WHAT TO WORK ON:
Please output the data below exactly as given, starting at its first line and stopping after the line that contains "taper_bottom_z = 17.0".
— begin DATA SUPPLIED —
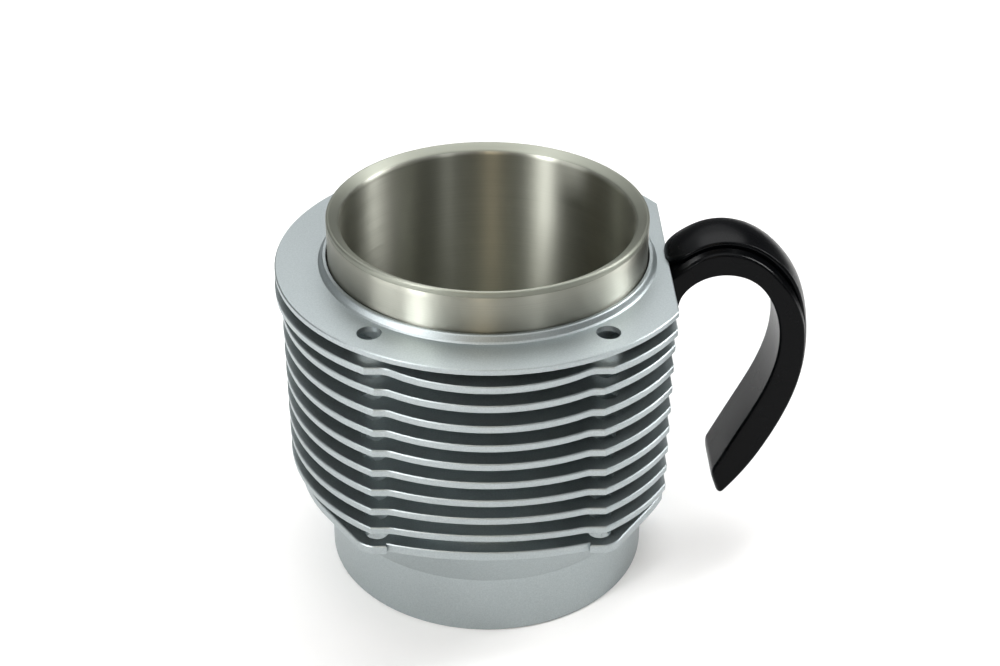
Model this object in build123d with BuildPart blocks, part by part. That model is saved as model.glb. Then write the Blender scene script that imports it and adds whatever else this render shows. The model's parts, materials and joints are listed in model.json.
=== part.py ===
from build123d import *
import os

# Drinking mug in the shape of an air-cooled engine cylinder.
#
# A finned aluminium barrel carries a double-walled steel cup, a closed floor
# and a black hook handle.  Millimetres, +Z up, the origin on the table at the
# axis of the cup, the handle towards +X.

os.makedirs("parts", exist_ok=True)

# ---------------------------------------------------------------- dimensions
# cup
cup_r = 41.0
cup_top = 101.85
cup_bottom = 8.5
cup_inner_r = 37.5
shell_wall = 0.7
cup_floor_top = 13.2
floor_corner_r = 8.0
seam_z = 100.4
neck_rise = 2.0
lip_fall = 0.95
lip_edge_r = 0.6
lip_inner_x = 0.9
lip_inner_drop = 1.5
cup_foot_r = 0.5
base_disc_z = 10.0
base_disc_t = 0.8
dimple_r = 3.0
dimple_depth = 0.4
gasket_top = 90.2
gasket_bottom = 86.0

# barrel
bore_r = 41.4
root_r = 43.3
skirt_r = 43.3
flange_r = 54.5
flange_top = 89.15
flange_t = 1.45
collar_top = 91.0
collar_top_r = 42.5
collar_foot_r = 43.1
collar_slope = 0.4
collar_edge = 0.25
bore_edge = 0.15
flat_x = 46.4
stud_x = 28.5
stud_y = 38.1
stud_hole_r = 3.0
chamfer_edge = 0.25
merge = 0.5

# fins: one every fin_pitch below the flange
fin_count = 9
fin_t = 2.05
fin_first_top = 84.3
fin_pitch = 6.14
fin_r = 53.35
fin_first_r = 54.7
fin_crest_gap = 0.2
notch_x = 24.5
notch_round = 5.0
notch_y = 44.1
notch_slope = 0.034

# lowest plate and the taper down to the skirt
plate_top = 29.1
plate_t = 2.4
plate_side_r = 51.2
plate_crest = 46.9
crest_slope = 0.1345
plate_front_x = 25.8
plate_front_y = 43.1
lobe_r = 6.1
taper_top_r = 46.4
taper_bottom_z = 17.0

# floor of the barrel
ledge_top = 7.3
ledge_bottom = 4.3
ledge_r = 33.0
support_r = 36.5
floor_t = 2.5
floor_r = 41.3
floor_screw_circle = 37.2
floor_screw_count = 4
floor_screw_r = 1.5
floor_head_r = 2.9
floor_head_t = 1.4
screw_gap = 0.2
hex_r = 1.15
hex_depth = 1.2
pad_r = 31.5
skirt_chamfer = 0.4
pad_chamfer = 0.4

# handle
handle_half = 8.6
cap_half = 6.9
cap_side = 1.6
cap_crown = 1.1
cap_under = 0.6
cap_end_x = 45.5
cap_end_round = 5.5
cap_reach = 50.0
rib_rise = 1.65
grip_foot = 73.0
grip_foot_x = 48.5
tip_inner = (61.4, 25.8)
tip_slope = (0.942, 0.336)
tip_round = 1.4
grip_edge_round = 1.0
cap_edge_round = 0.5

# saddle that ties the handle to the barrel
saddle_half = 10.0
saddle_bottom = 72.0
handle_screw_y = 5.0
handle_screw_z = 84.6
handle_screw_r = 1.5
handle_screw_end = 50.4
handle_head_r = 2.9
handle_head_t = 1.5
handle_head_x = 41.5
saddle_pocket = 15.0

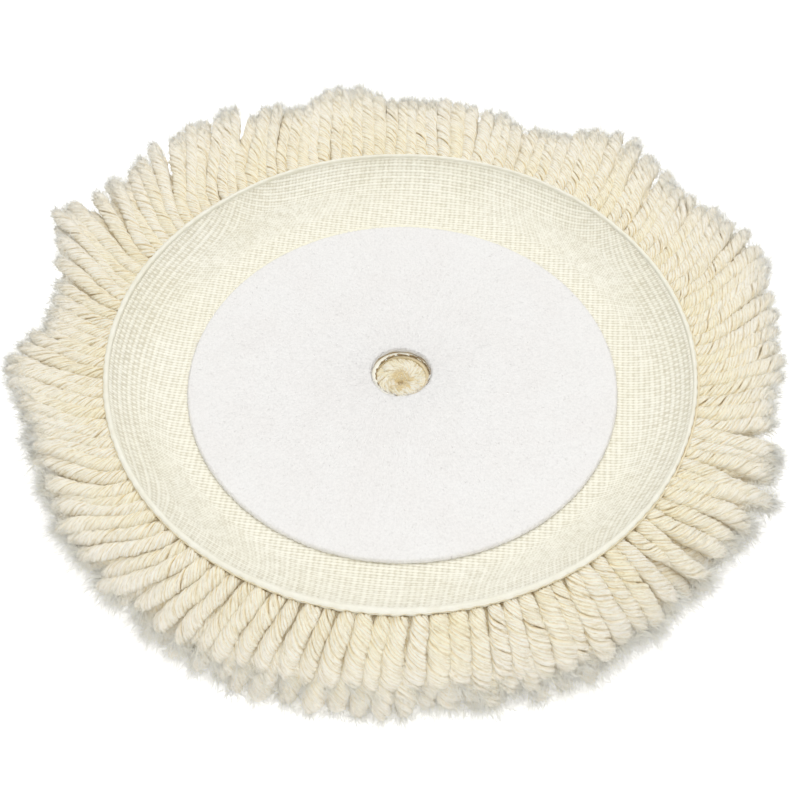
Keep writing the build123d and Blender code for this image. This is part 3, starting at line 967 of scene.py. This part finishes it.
— end DATA SUPPLIED —
THE RESPONSE:
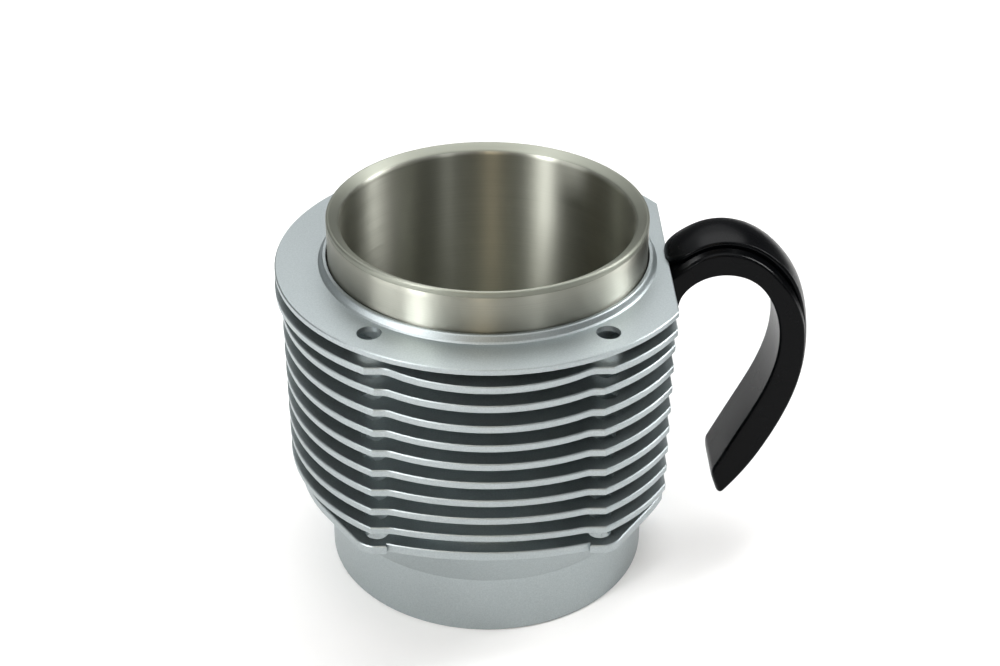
Model this object in build123d with BuildPart blocks, part by part. That model is saved as model.glb. Then write the Blender scene script that imports it and adds whatever else this render shows. The model's parts, materials and joints are listed in model.json.
=== part.py ===
from build123d import *
import os

# Drinking mug in the shape of an air-cooled engine cylinder.
#
# A finned aluminium barrel carries a double-walled steel cup, a closed floor
# and a black hook handle.  Millimetres, +Z up, the origin on the table at the
# axis of the cup, the handle towards +X.

os.makedirs("parts", exist_ok=True)

# ---------------------------------------------------------------- dimensions
# cup
cup_r = 41.0
cup_top = 101.85
cup_bottom = 8.5
cup_inner_r = 37.5
shell_wall = 0.7
cup_floor_top = 13.2
floor_corner_r = 8.0
seam_z = 100.4
neck_rise = 2.0
lip_fall = 0.95
lip_edge_r = 0.6
lip_inner_x = 0.9
lip_inner_drop = 1.5
cup_foot_r = 0.5
base_disc_z = 10.0
base_disc_t = 0.8
dimple_r = 3.0
dimple_depth = 0.4
gasket_top = 90.2
gasket_bottom = 86.0

# barrel
bore_r = 41.4
root_r = 43.3
skirt_r = 43.3
flange_r = 54.5
flange_top = 89.15
flange_t = 1.45
collar_top = 91.0
collar_top_r = 42.5
collar_foot_r = 43.1
collar_slope = 0.4
collar_edge = 0.25
bore_edge = 0.15
flat_x = 46.4
stud_x = 28.5
stud_y = 38.1
stud_hole_r = 3.0
chamfer_edge = 0.25
merge = 0.5

# fins: one every fin_pitch below the flange
fin_count = 9
fin_t = 2.05
fin_first_top = 84.3
fin_pitch = 6.14
fin_r = 53.35
fin_first_r = 54.7
fin_crest_gap = 0.2
notch_x = 24.5
notch_round = 5.0
notch_y = 44.1
notch_slope = 0.034

# lowest plate and the taper down to the skirt
plate_top = 29.1
plate_t = 2.4
plate_side_r = 51.2
plate_crest = 46.9
crest_slope = 0.1345
plate_front_x = 25.8
plate_front_y = 43.1
lobe_r = 6.1
taper_top_r = 46.4
taper_bottom_z = 17.0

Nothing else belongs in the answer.